Not sure about in Africa, but certainly in Europe, the German Field Army Grey seems to work well.

The gent who was my stalking mentor prefered tradional style European hunting clothing and a lot of his summer clothes were in this shade of grey. When out stalking with him, I noticed once he was stationary, time and time again how well it blended in our woodlands. It was almost as if colour was "neutral" such that the human eye/brain didn't register it?

Perhaps it is no coindecence that many animals in this parter of the world have a coat which approximates this colour grey...rabbits, grey squirrels, the winter coats of various deer ect...

With regards current cammo patterns, except for a few military patterns, most are primarily designed with the human eye in mind and many of the modern hunter patterns are very specific to certain back grounds. This is not a mistake but good marketing as it encourages people to buy more.

Very often patterns that look good close up suffer from "blobbing out" from a distance, as the pattern is to fussy and doesn't offer enough contrast.
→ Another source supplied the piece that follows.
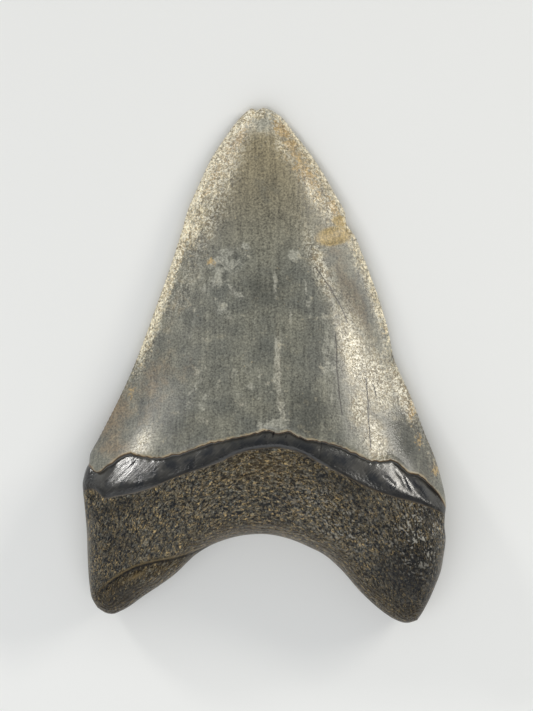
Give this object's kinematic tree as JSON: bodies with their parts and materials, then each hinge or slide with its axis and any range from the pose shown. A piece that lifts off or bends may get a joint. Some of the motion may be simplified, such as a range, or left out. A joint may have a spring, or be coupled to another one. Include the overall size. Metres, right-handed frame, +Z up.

This is often compounded when the fabric is wet and goes darker...

Of all the military patterns, I've always thought the one on the old British WW2 era Denison smock would work well in Southern Africa.

Having said that, I am a firm believer that if you watch your scent and movement, you don't really need cammo for hunting...

Regards,

Pete


Pete,

Very interesting what you say about feldgrau, especially when staionary. I noticed this myself often in Namibia.

And one only has to look at a Kudu's coloration with those white body stripes that resemble dappled sunlight in bush, to see how effective it can be.

The other pattern I saw in use was Sniper Afica and it worked well. The Natural Gear was capable of making the person wearing it disappear at a couple of metres, if in thornbush.

Agree completely about scent and movement, but if camo gives you even a slight edge.........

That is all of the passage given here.